Horst prend sa retraite en 2003, mais continue d’apporter d’importantes contributions à l’Organisation grâce à son expérience étendue dans les domaines de la physique, de la technologie et de l’administration, ainsi qu’à son vaste réseau international. Le centre de recherche GSI à Darmstadt a récemment entrepris la construction de l’installation FAIR – de loin le projet le plus important qu’ait connu ce laboratoire. Une fois de plus, on fait appel à Horst, dont les compétences exceptionnelles sont précieuses, voire essentielles, pour définir une marche à suivre, à une époque où la science, la technologie et la politique prennent des directions différentes. Horst joue un rôle important pour mobiliser au CERN les compétences en matière d’accélérateur. L’installation dépend d’importantes contributions en nature à l’échelle internationale, et c’est tout naturellement que l’on se tournera vers Horst pour mettre en place le processus délicat et complexe en matière de planification et d’achat. Lorsque, en 2019, l’Union européenne approuve le projet SEEIIST (South-East European International Institute for Sustainable Technologies), Horst est désigné pour coordonner la phase 1 du projet.

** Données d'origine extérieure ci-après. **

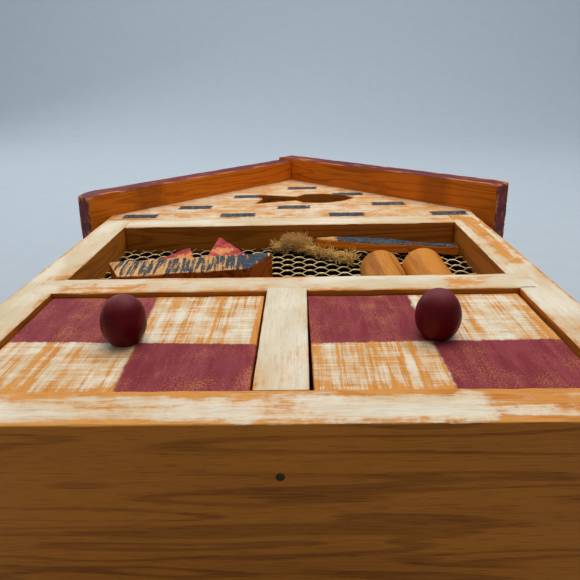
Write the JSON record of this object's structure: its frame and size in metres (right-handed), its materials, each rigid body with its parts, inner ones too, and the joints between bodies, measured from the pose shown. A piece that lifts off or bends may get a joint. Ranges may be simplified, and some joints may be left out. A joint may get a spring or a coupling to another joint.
{
  "type": "house-shaped wall cabinet",
  "caption": "House-shaped wooden wall cabinet lying on its back: drawers under a shallow display recess, and a pitched roof over a gable with a fish-shaped hole.",
  "frame": {"origin": "centre of the cabinet's outline, on the plane that its back rests on", "axes": "+X to the cabinet's right, +Y from its foot to its roof ridge, +Z out of its front; it lies on its back"},
  "size_m": [0.3106, 0.4132, 0.1155],
  "materials": {
    "cream_paint": "worn chalky paint over wood",
    "bare_wood": "oiled",
    "roof_wood": "oiled, burgundy paint on the edges",
    "plywood": "raw",
    "mesh_brass": "dull",
    "checked_paint": "worn burgundy and cream paint",
    "burgundy_paint": "satin paint",
    "steel": "dull",
    "blue_paint": "worn paint",
    "red_paint": "worn paint",
    "post_wood": "raw, deep grain",
    "jute": "frayed"
  },
  "bodies": {
    "cabinet": {"left_side": "cream_paint", "right_side": "cream_paint", "bottom_board": "cream_paint", "shelf_board": "cream_paint", "center_divider": "cream_paint", "top_board": "cream_paint", "gable_board": "cream_paint", "rear_gable_board": "bare_wood", "left_roof_board": "roof_wood", "right_roof_board": "roof_wood", "back_panel": "plywood", "wire_mesh": "mesh_brass", "boat_hull": "blue_paint", "jib_sail": "red_paint", "main_sail": "red_paint", "fish_cutout": "blue_paint", "left_post": "post_wood", "right_post": "post_wood", "jute_strand": "jute", "jute_tuft": "jute", "side_nails": "steel", "bottom_nails": "steel", "roof_nails": "steel", "back_brads": "steel"},
    "left_drawer": {"left_drawer_front": "checked_paint", "left_drawer_left_side": "plywood", "left_drawer_right_side": "plywood", "left_drawer_back": "plywood", "left_drawer_bottom": "plywood", "left_knob": "burgundy_paint", "left_knob_screw": "steel"},
    "right_drawer": {"right_drawer_front": "checked_paint", "right_drawer_left_side": "plywood", "right_drawer_right_side": "plywood", "right_drawer_back": "plywood", "right_drawer_bottom": "plywood", "right_knob": "burgundy_paint", "right_knob_screw": "steel"}
  },
  "joints": [
    {"name": "left_drawer_slide", "type": "slide", "parent": "cabinet", "child": "left_drawer", "axis": [0, 0, 1], "range_m": [0, 0.07]},
    {"name": "right_drawer_slide", "type": "slide", "parent": "cabinet", "child": "right_drawer", "axis": [0, 0, 1], "range_m": [0, 0.07]}
  ]
}
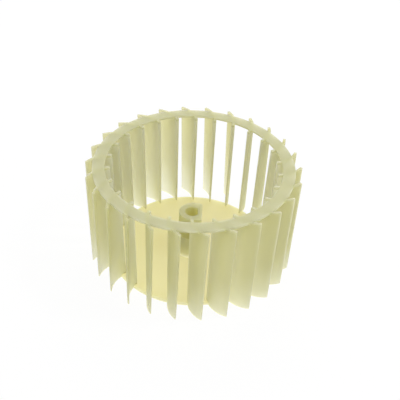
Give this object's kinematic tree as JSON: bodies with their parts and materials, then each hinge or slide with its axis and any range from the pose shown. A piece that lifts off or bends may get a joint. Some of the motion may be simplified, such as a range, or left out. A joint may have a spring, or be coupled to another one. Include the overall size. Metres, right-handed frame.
{
  "type": "dryer fan impeller",
  "caption": "Round plastic blower wheel: curved upright blades stand round a flat disc, tied by a ring at the open end, with a tall central hub and a flatted bore.",
  "frame": {"origin": "where the shaft axis meets the flat underside, level with the blades' lower ends", "axes": "+Z along the shaft axis from the closed disc towards the open ring, +X towards the hub's flat side"},
  "size_m": [0.15, 0.1494, 0.0774],
  "materials": {
    "natural_plastic": "satin"
  },
  "bodies": {
    "root": {"impeller": "natural_plastic"}
  },
  "joints": []
}
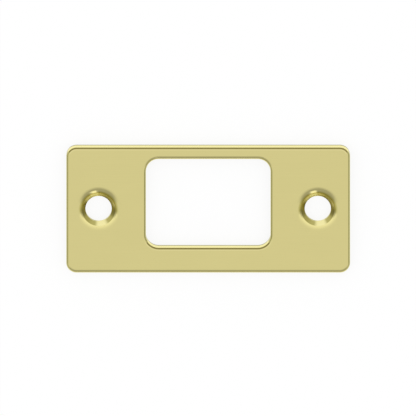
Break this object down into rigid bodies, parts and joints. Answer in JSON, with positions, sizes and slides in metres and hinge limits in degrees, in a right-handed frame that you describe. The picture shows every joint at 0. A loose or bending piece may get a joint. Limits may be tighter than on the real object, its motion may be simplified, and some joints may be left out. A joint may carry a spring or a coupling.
{
  "type": "door strike plate",
  "caption": "Flat rectangular deadbolt strike plate in polished brass, with a rounded bolt opening set off centre and a countersunk screw hole near each end.",
  "frame": {"origin": "centre of the plate's back face, which it lies on", "axes": "+X along the plate, +Y across it towards the narrow rail beside the bolt opening, +Z out of the front face"},
  "size_m": [0.0698, 0.0318, 0.0032],
  "materials": {
    "polished_brass": "mirror polished on the front and edges, satin on the back"
  },
  "bodies": {
    "root": {"strike_plate": "polished_brass"}
  },
  "joints": []
}
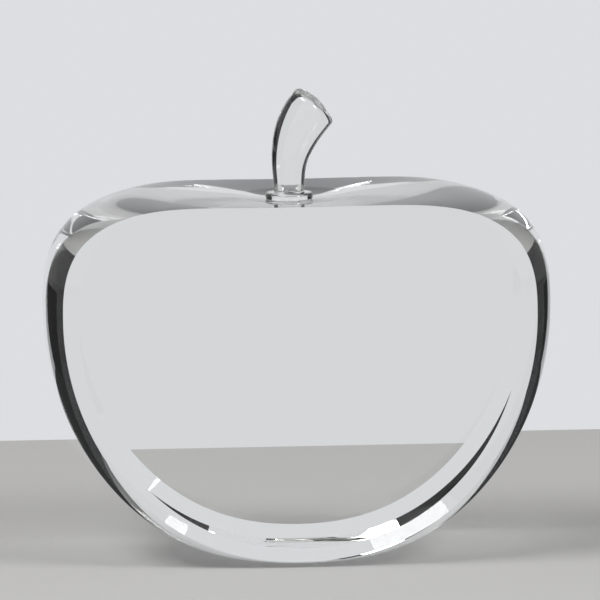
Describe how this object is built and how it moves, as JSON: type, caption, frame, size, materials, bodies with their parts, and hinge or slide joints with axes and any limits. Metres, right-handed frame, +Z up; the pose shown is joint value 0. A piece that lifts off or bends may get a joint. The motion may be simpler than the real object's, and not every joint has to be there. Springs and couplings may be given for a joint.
{
  "type": "glass apple paperweight",
  "caption": "Clear crystal apple paperweight, sliced to flat bevelled faces front and back, with a bent glass stem bonded into a seat in its top dimple.",
  "frame": {"origin": "middle of the flat base, on the table the apple stands on", "axes": "+Z up, +X across the flat faces towards the side the stem leans to, +Y square to the flat faces, away from a viewer of the front face"},
  "size_m": [0.1, 0.0404, 0.0917],
  "materials": {
    "apple_body": "polished clear crystal",
    "stem": "fire-polished clear glass",
    "stem_bond": "clear cured adhesive"
  },
  "bodies": {
    "root": {"apple_body": "apple_body", "stem": "stem", "stem_bond": "stem_bond"}
  },
  "joints": []
}
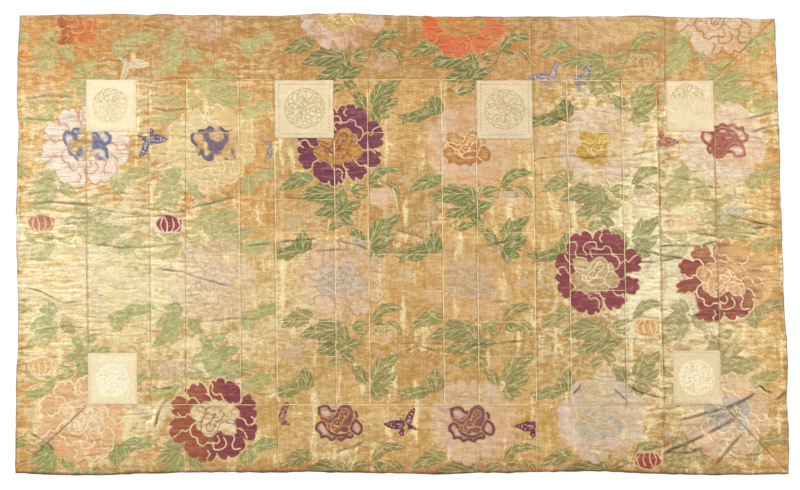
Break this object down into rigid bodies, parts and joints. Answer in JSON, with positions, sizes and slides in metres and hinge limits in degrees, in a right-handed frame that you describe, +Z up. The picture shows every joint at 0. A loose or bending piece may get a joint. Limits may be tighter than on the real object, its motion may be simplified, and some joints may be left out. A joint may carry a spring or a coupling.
{
  "type": "textile wall hanging",
  "caption": "Wide patchwork wall hanging of gold floral brocade, with upright panels and strips, mitred borders and pale square patches, hung by its top edge.",
  "frame": {"origin": "middle of the top edge, on the back of the cloth", "axes": "+X to the right of someone facing the front, +Z up, front facing -Y"},
  "size_m": [1.9869, 0.0225, 1.1938],
  "materials": {
    "column": "gold brocade, satin metallic weft",
    "strip": "gold brocade, satin metallic weft",
    "border": "gold brocade, satin metallic weft",
    "square": "pale silk, matt with low sheen"
  },
  "bodies": {
    "root": {"column_1": "column", "column_2": "column", "column_3": "column", "column_4": "column", "column_5": "column", "column_6": "column", "column_7": "column", "strip_1": "strip", "strip_2": "strip", "strip_3": "strip", "strip_4": "strip", "strip_5": "strip", "strip_6": "strip", "border_top": "border", "border_bottom": "border", "border_left": "border", "border_right": "border", "square_1": "square", "square_2": "square", "square_3": "square", "square_4": "square", "square_5": "square", "square_6": "square"}
  },
  "joints": []
}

Horst a laissé son empreinte au CERN. Et l’ensemble de la communauté a bénéficié de ses nombreuses contributions dans le cadre des rôles consultatifs qu’il a exercés tout au long de sa vie. Nous avons perdu un collègue exceptionnel, mais également un ami, qui nous a beaucoup apporté par son enthousiasme, ses conseils et sa sagesse.